The Glenmacnass Waterfall is one such wow moment. Roughly half-way between Laragh and the Sally Gap, it crashes into life where the River Glenmacnass spills over a rocky cliff. White water streams down sheets of granite, like locks of hair framed by heather-clad mountains.
Kildare Wicklow is full of surprises – and here’s another, the rarefied sight of a war cemetery in Glencree. The cemetery is home to 134 graves, mostly of German military men.
Ensconced in mossy mounds, mature trees and evocative gardens, the cemetery feels peaceful. But its sober stone crosses also serve as a stark reminder of the folly of human conflict.
Ireland remained neutral during the Second World War, but a number of German POWs and pilots died or were killed in action over the country.
Ballyshannon crossroads, southwest of Kilcullen, is a sleepy, rural junction. But it was here, on July 2nd, 1903, that a growling gathering of cars from France, America, Britain and Germany lined up to compete in the first Closed Circuit Gordon Bennett Race and the first Closed-Circuit Motor Race in the World.
Back then, the speed limit in Ireland was all of 12mph.
It’s barely 501 metres tall, but this plucky hill is one of Ireland’s most iconic peaks.
Set apart from the Wicklow Mountains, its conical shape and broody demeanour make an instant impression. Is it an extinct volcano? No, though its appearance has led many to think so. In fact, and in contrast to the granite hulks to the south and west, the Sugar Loaf is quartzite.
Lough Tay is another of those wild gems Wicklow makes a speciality of. A souvenir-sized lake nestling between Djouce and Luggala Mountains, by many standards of measurement this would barely rank as a puddle between hills. And yet, it is spectacular to behold.
Encountered from above along the R759 (between Roundwood and the Sally Gap), or by hikers tramping the Wicklow Way, Lough Tay looks lifted from Lord of the Rings.
In the scenic vale of Avoca, two rivers join forces at one of the prettiest spots in Co. Wicklow.
Here, woods tumble down towards banks where the River Avonmore (in Irish, ‘big river’) mingles with the Avonbeg ‘(small river’) to form the River Avoca.
“There is not in the wide world a valley so sweet,” as poet Thomas Moore wrote in his song, ‘The Meeting of the Waters’, in 1808. “As the vale in whose bosom the bright waters meet”

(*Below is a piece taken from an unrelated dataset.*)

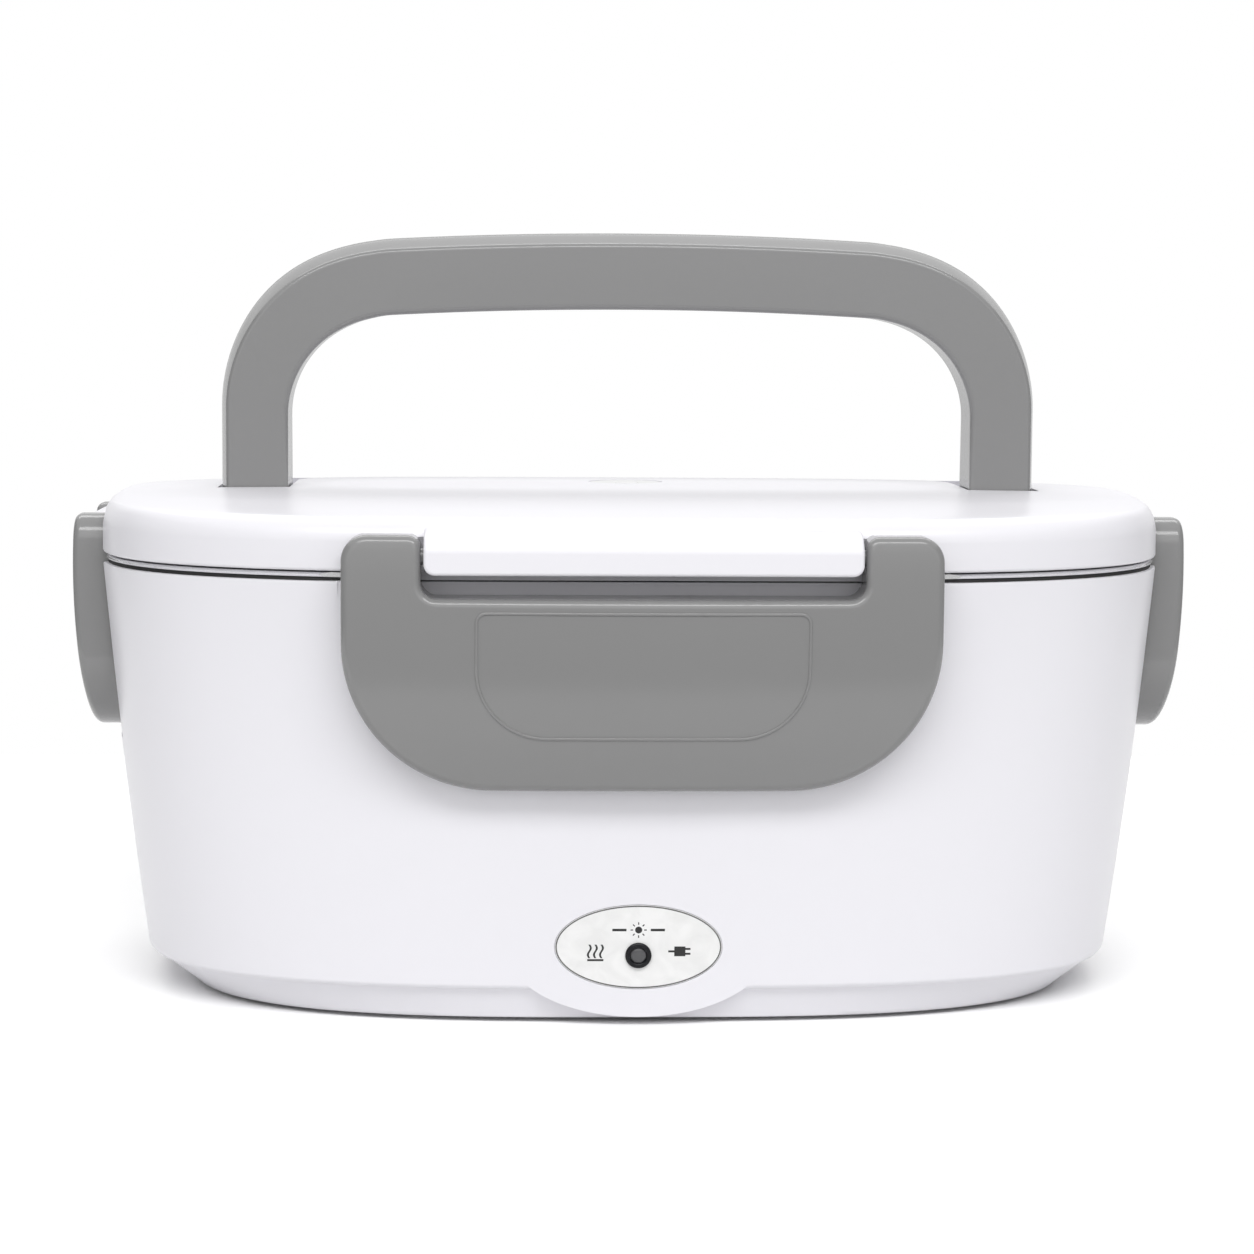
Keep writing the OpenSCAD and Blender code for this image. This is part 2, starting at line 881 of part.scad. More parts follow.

At 5,000 acres, this windswept plain isn’t exactly small. But then again, St.Brigid’s cloak – the source of a great legend here – was no ordinary cloak. Back in 480AD, the story goes, Brigid sought to found a monastery in Kildare Town. The High King of Leinster promised to give her whatever land she could cover with her cloak. He was somewhat amazed to witness the wily saint unfurl her garment over the whole Curragh plain.
It’s no more than an eight-mile drive from the bustling market town of Naas, but on a sunny day, the canal-side village of Robertstown feels a world away.
Until 1784 Robertstown was just like any other rural village – a quiet community minding its own business. But then the Grand Canal arrived, and the village blossomed into a thriving along a waterway packed with barges bearing freight and passengers from Dublin.
The Wicklow Mountains may not be the highest in Ireland, but their wild peaks, carpets of purple heather and rich patches of blanket bog can certainly claim to be the most spectacular. And cutting right through the heart of it all is this famous mountain pass.
One of two east/west passes found in the area (the other is the Wicklow Gap), the Sally Gap got its road after the Irish rebellion of 1798. It was built by British Army forces looking to flush rebels from the hills, and to this day is known as the Military Road.
To drive through the Wicklow Gap is to enter another world: ancient and unchanged.
Twisting and turning through the mountains, wide-open moors blanket the hills with gorse and heather. The contours seem to go on forever, rolling and dipping into the valleys below. There’s barely a single tree, so nothing interrupts the views.